The Modi government has substantially corrected this grotesque slant by first imposing a 10 percent tax on long-term capital gains from bourses in excess of Rs 1 lakh and then scrapping the invidious DDT vide Finance Act, 2020. Dividend now is taxable in the hands of the recipients as it should be, given the cardinal principle of taxation—tax the ultimate beneficiary.
Promoters are reorienting their reward strategies with dividend threatening to burn a gaping tax hole in their pockets. As a promoter/founder you pay almost 250 percent more as taxes if you were taking out money from the business as salary/dividends compared to say paying capital gains…. tweeted Nithin Kamath, founder and chief executive officer of Zerodha, the tech-driven stock-broking company. The salaried class was earlier chafing at the discriminatory tax treatment of salary and dividend. Now they are at par. If anything salary comes out a little less unscathed given the sprinkling of concession to allowances, perks and retirement benefits which is perhaps why Zerodha wants to reward its three working directors with a possible Rs 100 crore salary each while being chary of a cash dividend. Be that as it may.

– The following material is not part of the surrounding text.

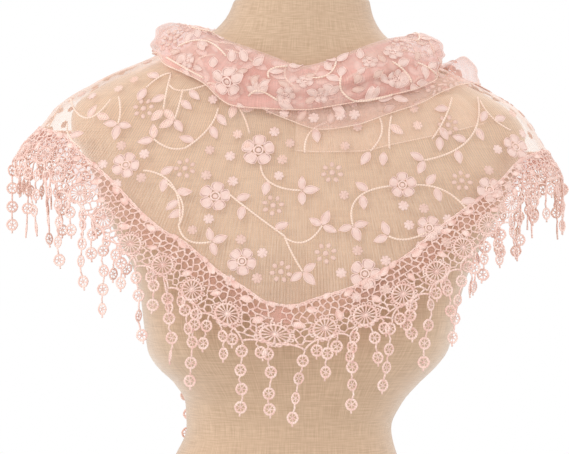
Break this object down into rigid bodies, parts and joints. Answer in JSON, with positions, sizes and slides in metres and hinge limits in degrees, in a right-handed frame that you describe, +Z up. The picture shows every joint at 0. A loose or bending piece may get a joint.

Our income tax law strangely has been discriminating in favor of buyback of shares by expressly saying that it did not amount to payment of dividend ever since the permissive regime of buyback was ushered in, in 1999. In 2013, the UPA government corrected this slant but only partially by bringing a DDT-like regime enshrined in section 115QA targeting closely-held companies alone.
Finance Minister Nirmala Sitharaman in 2019 extended the scope of section 115QA to all companies including the listed. Accordingly, a company, whether closely or widely held, buying back shares has to pay a 20 percent plus tax on the amount it forks out less the amount received from the shareholders at the time of subscription. And the shareholders themselves would be left severely alone. This flies in the face of taxing the ultimate beneficiary principle.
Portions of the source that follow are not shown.